According to Gregory, “In an ideal world, they should know, but I can’t say they always do. Cancer patients are at the greatest risk because it’s life and death. If the drug goes on shortage, they have to change course. It’s unfathomable that would happen without a detailed discussion between the provider and patient.”   

Being forthcoming with patients doesn’t always happen. A study published in the journal Anesthesia and Analgesia found that most patients wanted to know about drug shortages that might affect their care during elective surgery, but most didn’t.

Advocating for Themselves

Patients can advocate for themselves by having the information on drug shortages at their fingertips. The ASHP website lists drugs that are not available, and the FDA has an app that prescribers and patients can use to receive notifications on drug shortages, says Malesker.  

Patients also need to have a close relationship with their pharmacist and prescriber.
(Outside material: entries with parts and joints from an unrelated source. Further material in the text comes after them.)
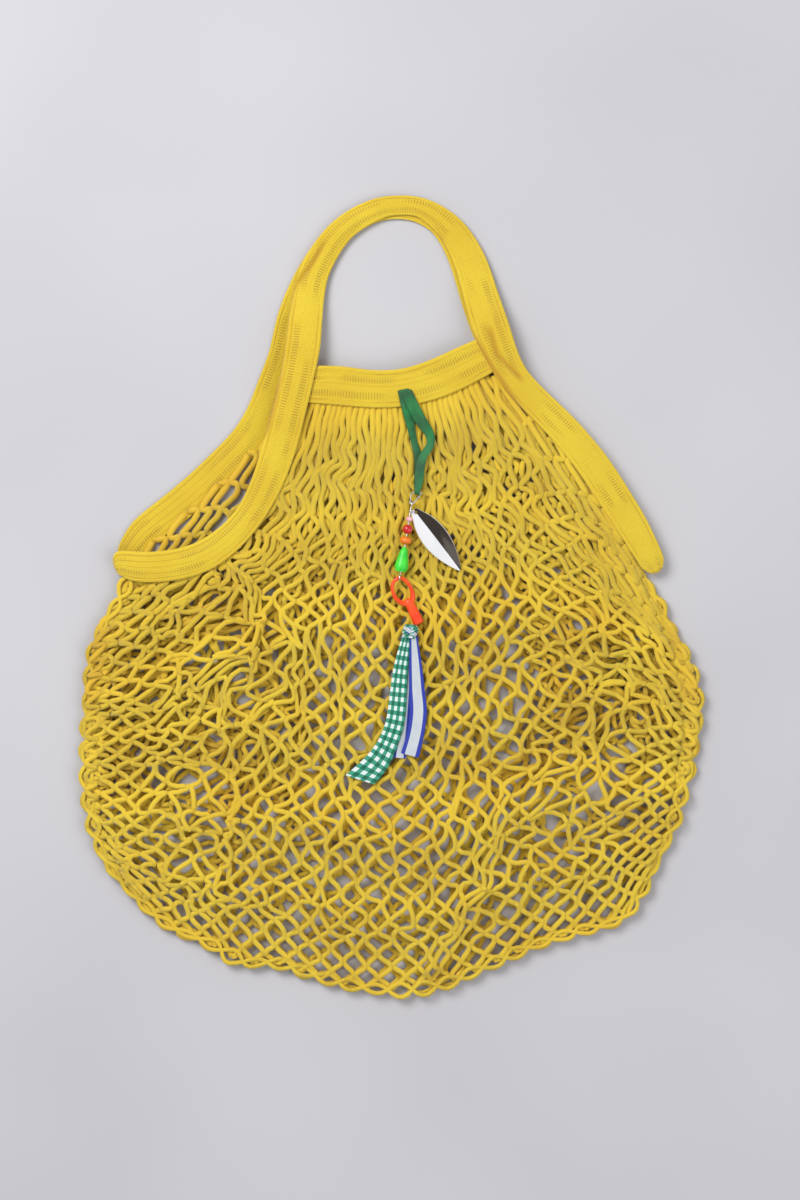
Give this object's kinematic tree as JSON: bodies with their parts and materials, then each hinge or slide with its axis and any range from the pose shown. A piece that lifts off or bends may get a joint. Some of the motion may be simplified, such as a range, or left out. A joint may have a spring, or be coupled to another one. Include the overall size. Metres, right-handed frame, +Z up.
{
  "type": "net tote bag with bead charm",
  "caption": "Cotton net tote lying flat, with a knitted tape ring for its handles and side scoops, and a ribbon, bead and spinner charm tied to its mouth.",
  "frame": {"origin": "bottom centre of the box, on the surface that the bag lies on", "axes": "+Z up out of the bag's front, +Y towards the handles, +X to the right as the front is seen"},
  "size_m": [0.4296, 0.5559, 0.02],
  "materials": {
    "cotton_net": "matt knotless cotton netting, warm yellow",
    "cotton_tape": "matt knitted cotton tape, bright yellow, with lengthwise ridges",
    "green_satin": "smooth green satin ribbon with a soft sheen",
    "silver_wire": "bright silver wire",
    "blade_chrome": "mirror-bright plated blade",
    "pink_glass": "pale pink glossy bead",
    "red_bead": "glossy red",
    "orange_bead": "glossy amber orange",
    "float_green": "fluorescent green, soft gloss",
    "orange_plastic": "moulded orange plastic",
    "gingham_cotton": "green and white gingham ribbon",
    "white_ribbon": "white woven ribbon with blue edges"
  },
  "bodies": {
    "bag": {"net_body": "cotton_net", "front_tape": "cotton_tape", "back_tape": "cotton_tape", "front_mouth_band": "cotton_tape", "back_mouth_band": "cotton_tape", "green_ribbon_loop": "green_satin", "wire_clip": "silver_wire", "shaft_wire": "silver_wire", "bead_pink": "pink_glass", "bead_red": "red_bead", "bead_orange": "orange_bead", "float_green": "float_green", "orange_clip": "orange_plastic", "ribbon_knot": "gingham_cotton", "gingham_ribbon": "gingham_cotton", "blue_edge_ribbon": "white_ribbon", "blue_edge_tail": "white_ribbon"},
    "blade": {"blade_clevis": "silver_wire", "spinner_blade": "blade_chrome"}
  },
  "joints": [
    {"name": "blade_spin", "type": "hinge", "parent": "bag", "child": "blade", "pos_m": [0.01251, 0.05764, 0.0153], "axis": [-0.162, -0.9868, 0], "range_deg": [0, 180]}
  ]
}
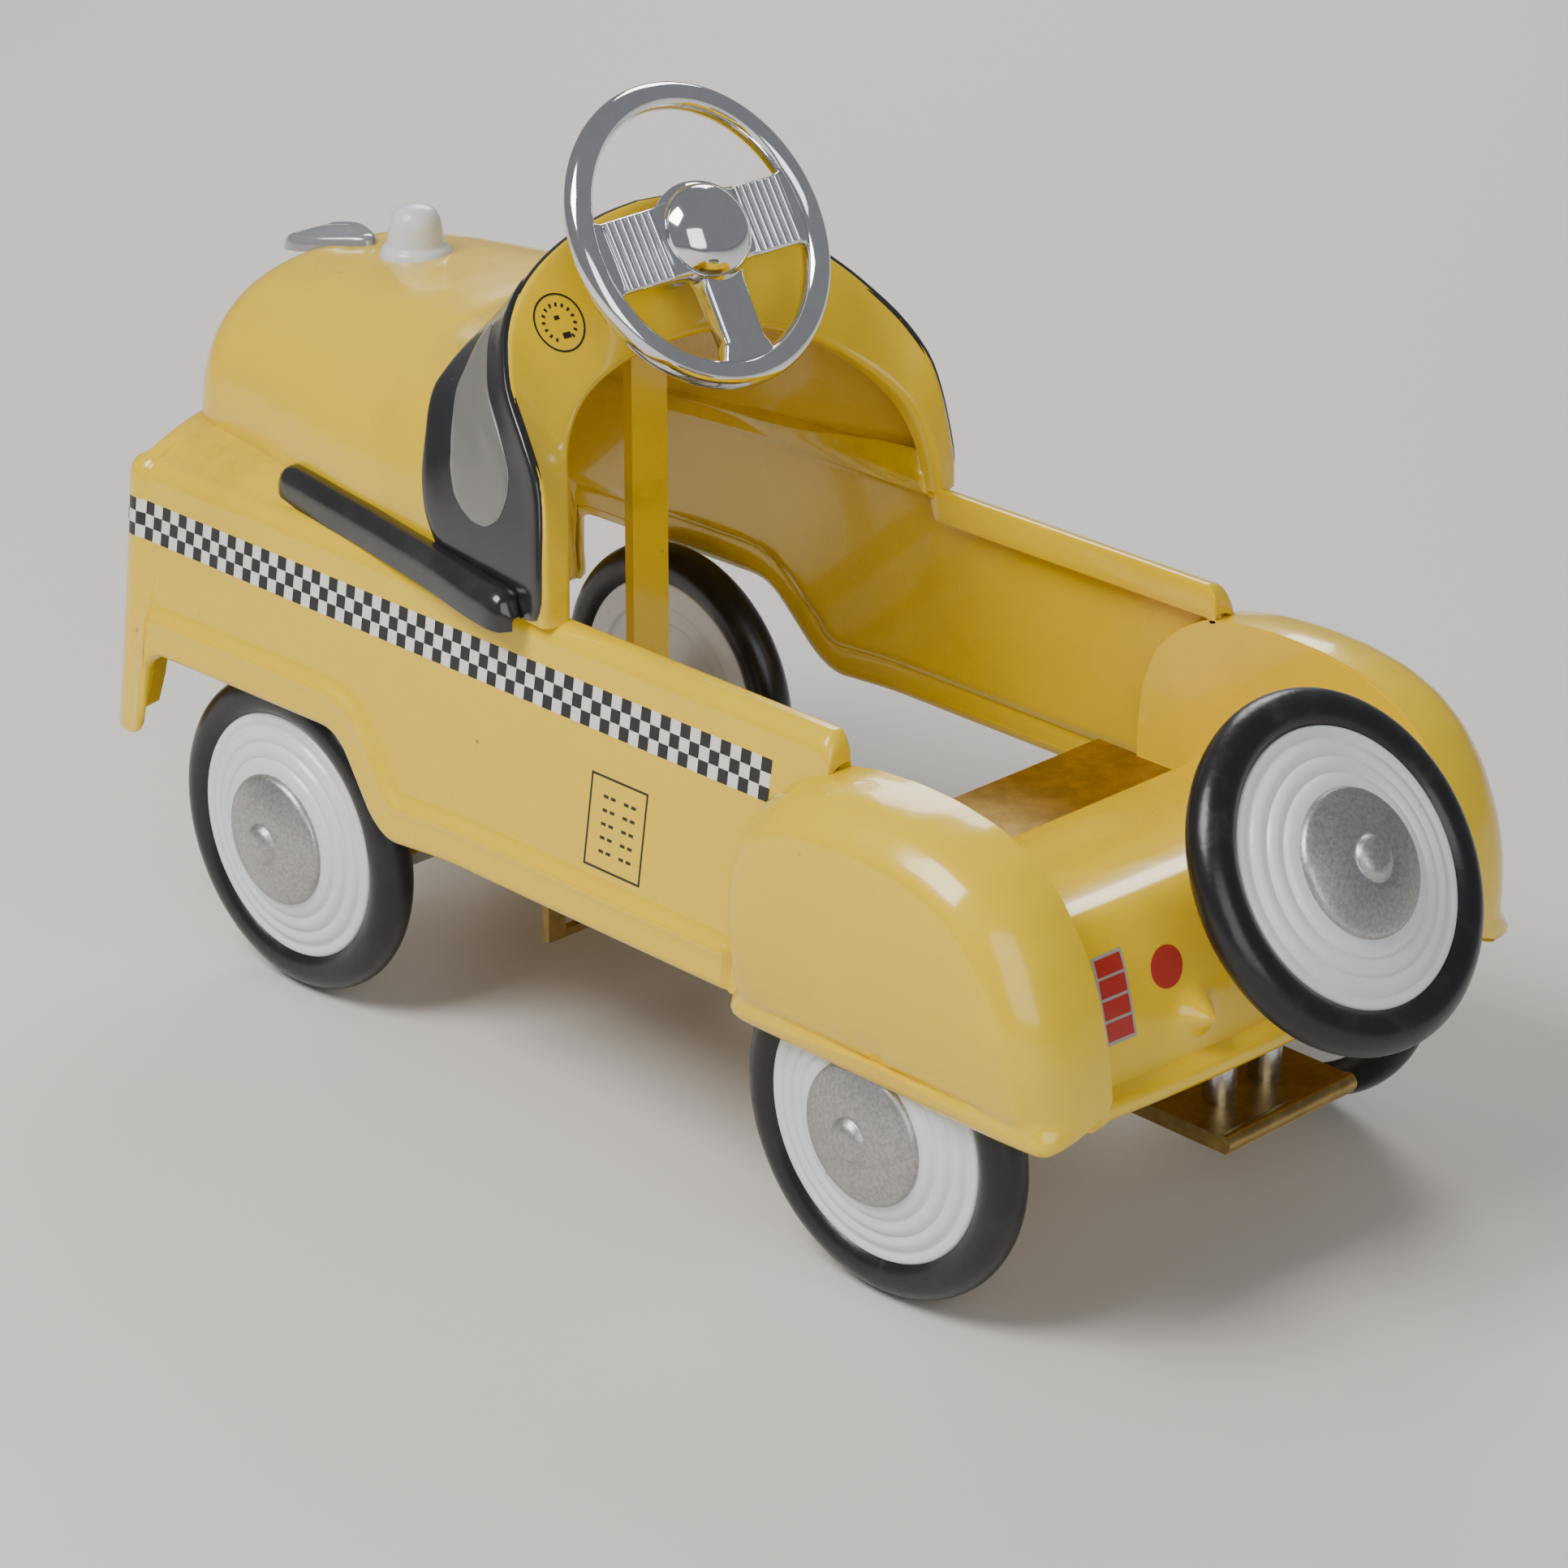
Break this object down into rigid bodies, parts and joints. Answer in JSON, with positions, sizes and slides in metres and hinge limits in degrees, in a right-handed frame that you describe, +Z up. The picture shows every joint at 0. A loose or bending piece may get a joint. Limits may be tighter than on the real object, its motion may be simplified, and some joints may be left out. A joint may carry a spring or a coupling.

“In the event the medication is on the shortage list, the pharmacist could work with the prescriber to find an alternative. It’s important in today’s world — especially for outpatients — to have a relationship with a single pharmacy,” says Malesker. “If something like that would occur, the pharmacist could communicate with the prescriber to find an alternative product. They know you, you know them, so they will work with you to make things work.”

No Silver Bullet

The federal government is tasked with leading the development of policies and regulations to help prevent shortages, says pharmacy professor Roberts. The President’s Executive Order 13588 in 2011 put drug companies on notice that they need to provide advance notice when they know a potential shortage is looming or possible.

“The FDA has opened up lines of communication between the drug industry and federal government to prevent drug shortages, to make sure they have advanced notice of potential shortages that allows the FDA to strategize so it doesn’t affect the public,” says Roberts. Since the president’s executive order, there has been a six-fold increase in notifications to the FDA.  

“For generic products, it’s easier to address the shortage if we have enough of a heads-up to inform other manufacturers of that drug that we need them to pick up the slack,” says Roberts.

But with a brand-name drug that is only being manufactured by one company, the FDA doesn’t have this option so quality and safety issues can have major effects on patients needing a brand-name medication. “If the shortage occurred with a brand-name medication, then it would be difficult to address the shortage, especially when alternative treatment options are limited,” he says.    

“From a macro perspective, it falls on the FDA and pharmaceutical industry working together to solve this problem,” says Roberts. “At a micro level, we have to train our doctors and pharmacists how to effectively strategize treatment of patients affected by drug shortages.”  

Van Tassel offers another solution. Since quality at the manufacturing level is the main problem causing drug shortages, Van Tassel says there needs to be legal incentives for manufacturers to improve.  

“The root cause lies in the hands of manufacturers,” she says. “Manufacturers should be investing in upgrading their processes, equipment and facilities to avoid or prevent future shutdowns, but there’s no legal incentive to do so. To break that chain we need legislation that requires best practices to prevent future shutdowns.”

To get manufacturers to use best practices, Van Tassel recommends people get involved in legislative solutions. “Advocate for change by writing to your legislators in your state,” she says.    

Van Tassel says the FDA can incentivize manufacturers to use best practices and is considering quality awards, which is more of a carrot versus a stick approach. “It would be like the Good Housekeeping award,” says Van Tassel.   

According to Gregory, “Few people have a handle on a solution to the problem. It’s a multifactorial problem that will not be solved soon.”

In fact, he says, the problem will only be compounded and points to cancer drugs as being especially complex, which often means more problems in manufacturing leading to the drugs getting on back order.

“As drug complexity grows, the problem will continue for quite some time.”